Most Harmful on Population Health
We summarize the total fatalities and total injuries per weather event, sort the data in a descending order and then collect only the top five most harmful events.
> bad_on_pop_health_top5 <-
+ storm_data %>%
+ group_by(evtype) %>%
+ summarise(
+ total_deaths = sum(fatalities),
+ total_injuries = sum(injuries)
+ ) %>%
+ arrange(desc(total_deaths)) %>%
+ top_n(5)
>
> bad_on_pop_health_top5# A tibble: 5 x 3
evtype total_deaths total_injuries
<chr> <dbl> <dbl>
1 Excessive Heat 1797 6391
2 Tornado 1511 20667
3 Lightning 651 4141
4 Flood 442 6837
5 Thunderstorm Wind 378 5128
It turns out that Excessive Heat events have the most fatalities with Tornado events close in second, whereas Tornado events have inflicted the most injuries.
We inspect fatalities and injuries columns graphically.

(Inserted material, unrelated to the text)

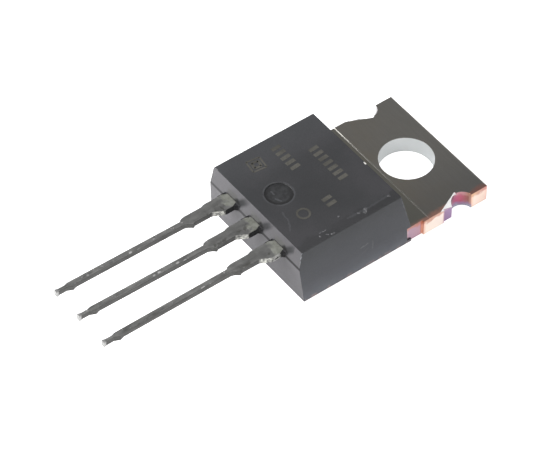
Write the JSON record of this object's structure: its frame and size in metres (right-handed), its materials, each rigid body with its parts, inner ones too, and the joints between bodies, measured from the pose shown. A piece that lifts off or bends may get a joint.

> bad_on_pop_health_top5 %>%
+ pivot_longer(-evtype) %>%
+ ggplot(aes(
+ x = reorder(evtype, value),
+ y = value,
+ fill = evtype
+ )) +
+ geom_bar(stat = "identity") +
+ theme_economist() +
+ scale_fill_brewer(palette = "Spectral") +
+ theme(legend.position = "none") +
+ labs(
+ x = "", y = "",
+ title = "Top 5 Weather Events (Injuries/Loss of life)"
+ ) +
+ facet_wrap(name ~ .,
+ ncol = 1,
+ scales = "free",
+ labeller = labeller(
+ name = c(
+ `total_injuries` = "Total Number of Injuries",
+ `total_deaths` = "Total Number of Deaths"
+ )
+ ),
+ strip.position = "bottom"
+ ) +
+ coord_flip()For the purpose of this simple analysis, we can assume that Tornado is the most detrimental weather event to population health with respect to both the number of injuries and deaths inflicted.
Most Impact on Economy
We summarize the total crop damage and total property damage per weather event, sort the data in a descending order and then collect only the top five weather events.
> bad_on_economy_top5 <-
+ storm_data %>%
+ group_by(evtype) %>%
+ summarise(
+ total_crop_damage = sum(cropdmg),
+ total_property_damage = sum(propdmg)
+ ) %>%
+ arrange(desc(total_crop_damage)) %>%
+ top_n(5)
>
> bad_on_economy_top5# A tibble: 5 x 3
evtype total_crop_damage total_property_damage
<chr> <dbl> <dbl>
1 Flood 4983266500 144003143200
2 Hurricane/Typhoon 2607872800 69305840000
3 Flash Flood 1334901700 15222253910
4 Tornado 283425010 24616945710
5 Storm Surge 5000 43193536000
We then visually inspect these events.
> bad_on_economy_top5 %>%
+ pivot_longer(-evtype) %>%
+ ggplot(aes(
+ x = reorder(evtype, value),
+ y = value,
+ fill = evtype
+ )) +
+ geom_bar(stat = "identity") +
+ scale_y_continuous(trans = "log10",
+ labels = c("100", "100K", "100M", "100B"),
+ breaks = c(10^2, 10^5, 10^8, 10^11)) +
+ theme_economist() +
+ scale_fill_brewer(palette = "Spectral") +
+ theme(legend.position = "none") +
+ labs(
+ x = "", y = "",
+ title = "Top 5 Weather Events (Loss of Crops and Properties)"
+ ) +
+ facet_wrap(name ~ .,
+ ncol = 1,
+ labeller = labeller(
+ name = c(
+ `total_crop_damage` = "Total Amount of Damage to Crops",
+ `total_property_damage` = "Total Amount of Damage to Properties"
+ )
+ ),
+ strip.position = "bottom"
+ ) +
+ coord_flip()Considering both crop and property damage, we can say that Flood events have been the most devastating.
Summary
Through exploratory data analysis, we were able to identify weather phenomena that have tremendous impact on population health and on economy. Tornado has been identified as the most harmful to population health in the U.S. from 1996 to 2011 with respect to both injuries and loss of life. On the other hand, Flood has been the most catastrophic with regards to economic loss due to crop and property damages.